2 pounds ground pork
2 large eggs
3 tablespoons bread crumbs
2 tablespoons grated ginger
2 garlic cloves, minced
1 tablespoon Asian fish sauce
1 teaspoon kosher salt

1  13.5 oz can unsweetened coconut milk
2 cups chicken stock
1/4 cup thinly sliced ginger
2 garlic cloves, thinly sliced
2 fresh red Thai chiles, slit but kept intact, plus thinly sliced chiles for serving
1 stalk fresh lemongrass, outer leaves removed and stalk cut into 1 inch lengths
finely grated zest and juice of 1 lime
1 tablespoon Asian fish sauce
1 teaspoon ground turmeric
kosher salt

For serving
thinly sliced mint
steamed jasmine rice

To make the meatballs, preheat oven to 425F. Spray a large rimmed baking sheet with cooking spray and set aside.  Combine all of the ingredients in a large bowl. Form the mixture into 40 1 1/2 inch meatballs and arrange them on the baking sheet about 1 inch apart. Bake until the meatballs are golden brown and just cooked through, about 15 minutes.  KOPO note…I would sauté them, but that’s just me.
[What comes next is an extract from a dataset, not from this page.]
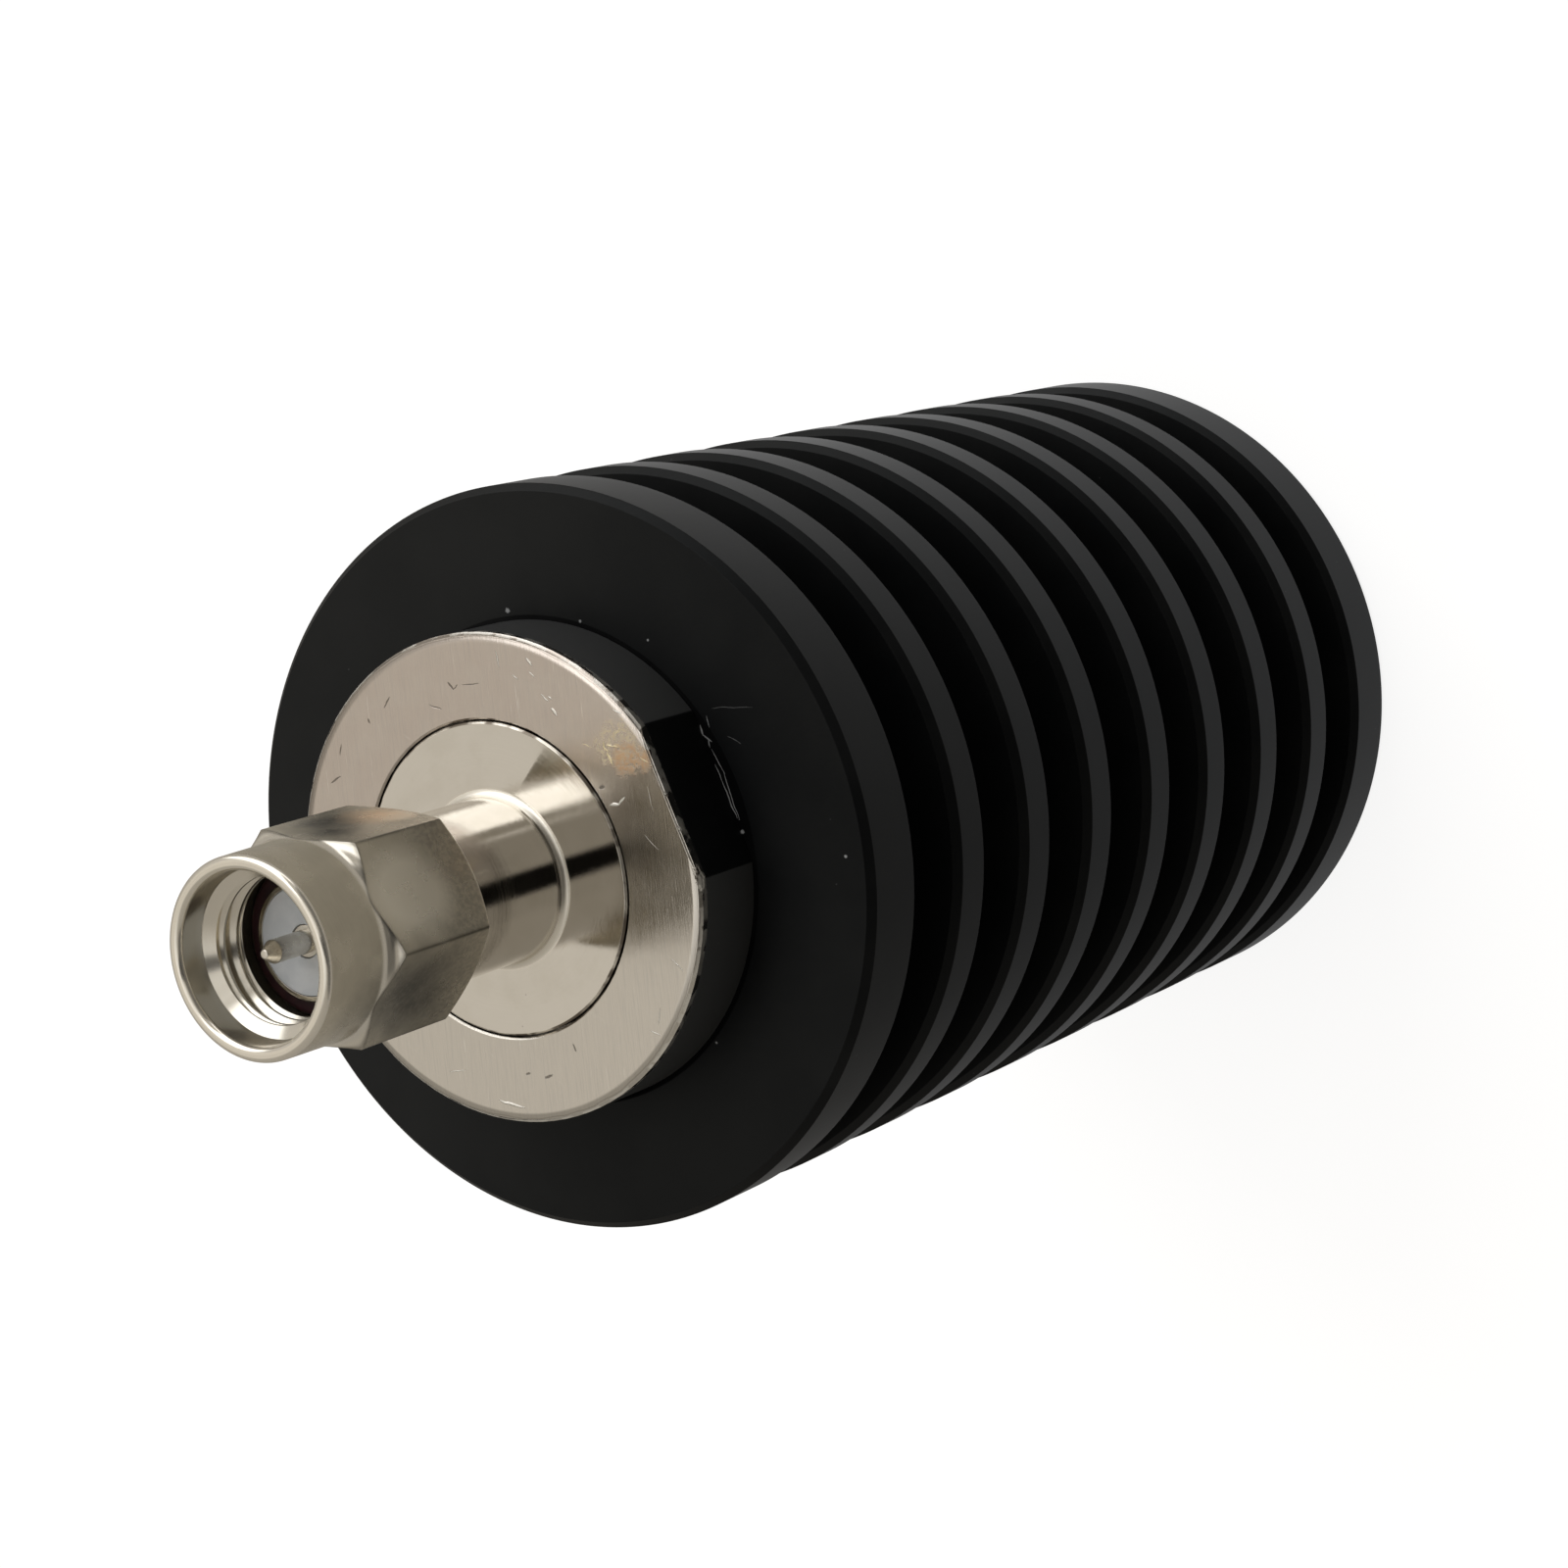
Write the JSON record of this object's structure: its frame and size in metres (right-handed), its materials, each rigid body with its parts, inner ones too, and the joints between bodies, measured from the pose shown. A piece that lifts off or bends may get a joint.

Meanwhile, make the broth by combining the coconut milk, stock, ginger, garlic, slit chiles, lemongrass, lime zest and juice, fish sauce, and turmeric in a large saucepan. Add 1 tablespoon of sugar and season with salt. Bring to a boil over high heat, then reduce the heat so the broth is simmering. Discard the lemongrass.
Add the meatballs to the broth and simmer until cooked through and tender, about 15 minutes. Season the broth with more sugar, salt and lime juice if necessary. Serve with sliced herbs and thai chiles, lime wedges and rice.  

We enjoyed this dish with a flavorful Pinotage from South Africa.  The wine had some tasty mocha and coffee undertones and maybe not the best choice (by me) for a spicy-inspired dish but it was enjoyable nonetheless.